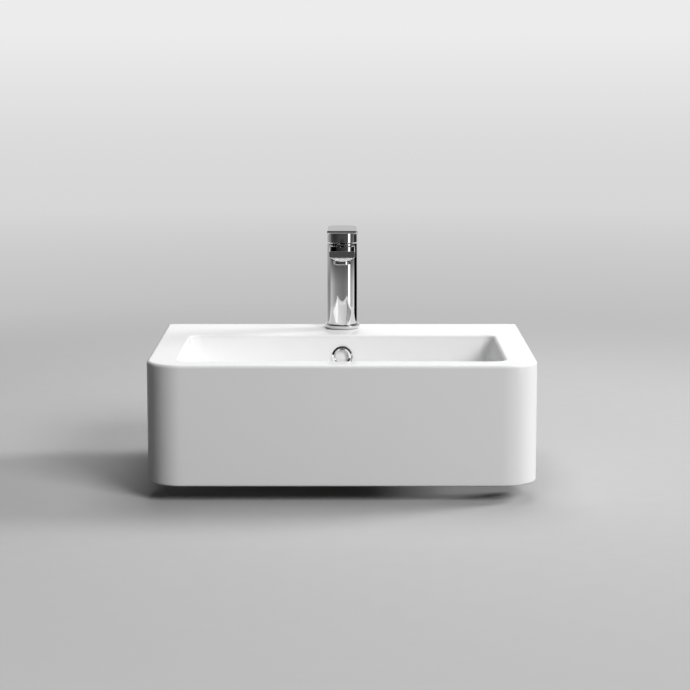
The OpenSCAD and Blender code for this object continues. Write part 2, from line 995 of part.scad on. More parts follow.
module waste_lower_seal() {
    color([0.15, 0.15, 0.15])
        at_waste()
            tube(lower_seal_d, waste_d + 2 * fit_gap, boss_z - lower_seal_t, boss_z);
}

module waste_washer() {
    top = boss_z - lower_seal_t;
    color([0.85, 0.85, 0.8])
        at_waste()
            tube(washer_d, waste_d + 2 * thread_gap, top - washer_t, top);
}

module waste_nut() {
    top = boss_z - lower_seal_t - washer_t;
    color([0.75, 0.62, 0.3])
        at_waste()
            difference() {
                tube(waste_nut_d, waste_d + 2 * thread_gap, top - waste_nut_t, top);
                for (turn = [0 : 360 / grip_count : 359])
                    rotate([0, 0, turn])
                        translate([waste_nut_d / 2 + grip_set, 0, 0])
                            rod(grip_d, top - waste_nut_t - cut, top + cut);
            }
}

// Waste: sleeve of the push catch, screwed into the spider
module waste_sleeve() {
    color([0.85, 0.85, 0.88])
        at_waste()
            difference() {
                union() {
                    rod(stud_end_d, spider_z, spider_z + spider_t);
                    rod(sleeve_d, spider_z + spider_t, sleeve_top);
                }
                rod(sleeve_end_bore_d, spider_z + sleeve_floor, sleeve_top + cut);
                rod(sleeve_bore_d, spider_z + spider_t + sleeve_floor, sleeve_top + cut);
            }
}

module waste_plunger() {
    color([0.9, 0.9, 0.92])
        at_waste() {
            rod(sleeve_bore_d - 2 * fit_gap, plunger_low, cap_low);
            rod(plunger_rim_d, cap_seal_low - plunger_rim_t, cap_seal_low);
            rod(plunger_head_d, cap_seal_low, cap_low);
        }
}

module waste_cap() {
    color([0.8, 0.8, 0.82])
        at_waste() {
            rod(cap_d, cap_low, cap_low + cap_t - cap_edge);
            translate([0, 0, cap_low + cap_t - cap_edge])
                cylinder(r1 = cap_d / 2, r2 = cap_d / 2 - cap_edge, h = cap_edge);
            tube(cap_spigot_d, plunger_head_d + 2 * fit_gap, cap_seal_top, cap_low);
        }
}

module waste_cap_seal() {
    color([0.15, 0.15, 0.15])
        at_waste()
            tube(cap_seal_d, plunger_head_d + 2 * fit_gap, cap_seal_low, cap_seal_top);
}

basin();
overflow_ring();
tap_body();
tap_base_ring();
tap_base_seal();
tap_stud();
clamp_seal();
clamp_plate();
clamp_nut();
cartridge_can();
cartridge_seal();
cartridge_fixed_disc();
cartridge_moving_disc();
cartridge_swivel();
cartridge_pin();
cartridge_lever();
cartridge_nut();
tap_cover();
tap_handle();
handle_screw();
handle_plug();
aerator_housing();
aerator_insert();
aerator_seal();
waste_body();
waste_upper_seal();
waste_lower_seal();
waste_washer();
waste_nut();
waste_sleeve();
waste_plunger();
waste_cap();
waste_cap_seal();
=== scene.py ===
"""Looks of a semi-recessed basin with a mono mixer tap and a slotted push waste.

Everything is in metres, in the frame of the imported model: +Z is up, z = 0 is the seat
under the basin's rear block, y = 0 is its back face, and the front faces -Y.
"""

import math

import bmesh
import bpy
import numpy as np
from bpy.props import FloatProperty, FloatVectorProperty, PointerProperty
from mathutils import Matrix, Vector


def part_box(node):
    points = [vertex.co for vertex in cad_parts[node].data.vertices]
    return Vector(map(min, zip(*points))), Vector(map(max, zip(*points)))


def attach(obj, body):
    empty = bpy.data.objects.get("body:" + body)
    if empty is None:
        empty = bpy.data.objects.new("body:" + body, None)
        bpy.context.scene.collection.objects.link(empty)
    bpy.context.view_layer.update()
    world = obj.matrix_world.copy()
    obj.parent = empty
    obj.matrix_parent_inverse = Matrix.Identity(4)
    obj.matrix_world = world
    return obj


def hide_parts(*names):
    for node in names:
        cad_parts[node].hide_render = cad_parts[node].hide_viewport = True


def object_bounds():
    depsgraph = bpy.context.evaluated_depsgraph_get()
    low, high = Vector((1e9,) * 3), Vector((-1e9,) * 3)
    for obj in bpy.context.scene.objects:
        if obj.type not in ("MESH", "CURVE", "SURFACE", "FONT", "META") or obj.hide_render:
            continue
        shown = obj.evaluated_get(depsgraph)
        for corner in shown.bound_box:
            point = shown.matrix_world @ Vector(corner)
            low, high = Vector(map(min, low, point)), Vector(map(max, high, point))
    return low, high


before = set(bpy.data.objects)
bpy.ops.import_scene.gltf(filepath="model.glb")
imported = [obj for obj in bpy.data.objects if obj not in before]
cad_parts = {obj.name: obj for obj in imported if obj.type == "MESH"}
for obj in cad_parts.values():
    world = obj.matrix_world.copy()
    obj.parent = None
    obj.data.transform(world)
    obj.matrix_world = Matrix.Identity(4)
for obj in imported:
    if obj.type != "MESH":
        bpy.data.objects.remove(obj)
CAD_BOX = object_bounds()

bl_info = {
    "name": "Semi-recessed basin",
    "version": (1, 0, 0),
    "blender": (4, 5, 0),
    "location": "3D View > Sidebar > Basin",
    "description": "Builds the finished look of a semi-recessed basin, its tap and its waste",
    "category": "Object",
}

MM = 0.001

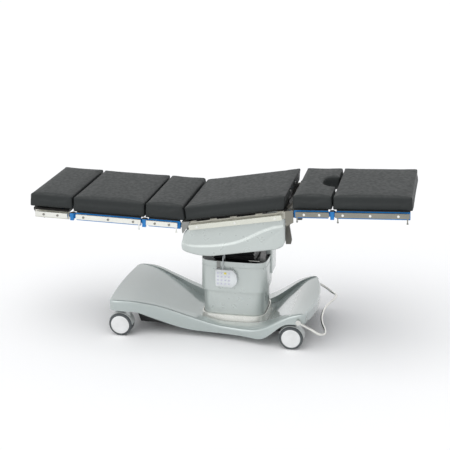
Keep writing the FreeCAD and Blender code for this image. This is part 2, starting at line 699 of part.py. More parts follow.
def cover_outline(y, inset=0.0):
    """Side view of the moulded side cover, in the flat seat frame, or a line set in by the wall."""
    slant = inset * 0.7
    left_points = [(x + inset, z) for x, z in COVER_LEFT[1:]]
    start = (COVER_LEFT[0][0] + inset, COVER_TOP - inset)
    low_points = [(x + slant, z + slant) for x, z in COVER_BOTTOM_LEFT[:-1]]
    low_end = (COVER_BOTTOM_LEFT[-1][0], COVER_BOTTOM_LEFT[-1][1] + inset)
    left = spline([(x, y, z) for x, z in [start] + left_points + low_points + [low_end]])
    corner_points = [(x - slant, z + slant) for x, z in COVER_CORNER[1:-1]]
    corner_start = (COVER_CORNER[0][0], COVER_CORNER[0][1] + inset)
    corner_end = (COVER_CORNER[-1][0] - inset, COVER_CORNER[-1][1])
    corner = spline([(x, y, z) for x, z in [corner_start] + corner_points + [corner_end]])
    top_right = (COVER_TOP_RIGHT - inset, COVER_TOP - inset)
    edges = [left, corner]
    for a, b in ((low_end, corner_start), (corner_end, top_right), (top_right, start)):
        edges.append(Part.LineSegment(V(a[0], y, a[1]), V(b[0], y, b[1])).toShape())
    return Part.Wire(Part.__sortEdges__(edges))


def side_covers():
    """The two moulded covers: an open shell with a raised lower part below the swoosh line."""
    body = Part.Face(cover_outline(-COVER_OUT)).extrude(V(0, COVER_OUT - COVER_IN, 0))
    face_y = -COVER_OUT - COVER_SWELL
    first = V(SWOOSH[0][0], face_y, SWOOSH[0][1])
    last = V(SWOOSH[-1][0], face_y, SWOOSH[-1][1])
    far_left = V(first.x, face_y, first.z - COVER_DROP)
    far_right = V(last.x, face_y, last.z - COVER_DROP)
    region = [spline([(x, face_y, z) for x, z in SWOOSH])]
    for a, b in ((last, far_right), (far_right, far_left), (far_left, first)):
        region.append(Part.LineSegment(a, b).toShape())
    below = Part.Face(Part.Wire(Part.__sortEdges__(region))).extrude(V(0, COVER_SWELL, 0))
    swell = below.common(Part.Face(cover_outline(face_y)).extrude(V(0, COVER_SWELL, 0)))
    hollow = Part.Face(cover_outline(-COVER_OUT + COVER_WALL, COVER_WALL))
    hollow = hollow.extrude(V(0, COVER_OUT - COVER_IN - COVER_WALL, 0))
    shell = body.fuse(swell).removeSplitter().cut(hollow)
    save("side_covers", to_seat(both_sides(shell)))


def superellipse(half_x, half_y, z):
    """The soft square plan of the column."""
    points = []
    for k in range(SQUIRCLE_POINTS):
        turn = 2 * math.pi * (k + 0.5) / SQUIRCLE_POINTS
        cx = math.copysign(abs(math.cos(turn)) ** SQUIRCLE_POWER, math.cos(turn))
        cy = math.copysign(abs(math.sin(turn)) ** SQUIRCLE_POWER, math.sin(turn))
        points.append(V(COLUMN_X + half_x * cx, half_y * cy, z))
    curve = Part.BSplineCurve()
    curve.interpolate(Points=points, PeriodicFlag=True)
    return Part.Wire(curve.toShape())


def soft_block(half_x, half_y, z0, z1):
    return Part.Face(superellipse(half_x, half_y, z0)).extrude(V(0, 0, z1 - z0))


def shroud(half_x, half_y, z0, z1, wall=SHROUD_WALL):
    outer = soft_block(half_x, half_y, z0, z1)
    return outer.cut(soft_block(half_x - wall, half_y - wall, z0 - 1, z1 + 1))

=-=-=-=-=

> [Directive]:
Everything from the line with "cartridge_pin();" through the line with "if empty is" is to be output exactly; leave out all other lines.

> [Problem solution]:
cartridge_pin();
cartridge_lever();
cartridge_nut();
tap_cover();
tap_handle();
handle_screw();
handle_plug();
aerator_housing();
aerator_insert();
aerator_seal();
waste_body();
waste_upper_seal();
waste_lower_seal();
waste_washer();
waste_nut();
waste_sleeve();
waste_plunger();
waste_cap();
waste_cap_seal();
=== scene.py ===
"""Looks of a semi-recessed basin with a mono mixer tap and a slotted push waste.

Everything is in metres, in the frame of the imported model: +Z is up, z = 0 is the seat
under the basin's rear block, y = 0 is its back face, and the front faces -Y.
"""

import math

import bmesh
import bpy
import numpy as np
from bpy.props import FloatProperty, FloatVectorProperty, PointerProperty
from mathutils import Matrix, Vector


def part_box(node):
    points = [vertex.co for vertex in cad_parts[node].data.vertices]
    return Vector(map(min, zip(*points))), Vector(map(max, zip(*points)))


def attach(obj, body):
    empty = bpy.data.objects.get("body:" + body)
    if empty is None:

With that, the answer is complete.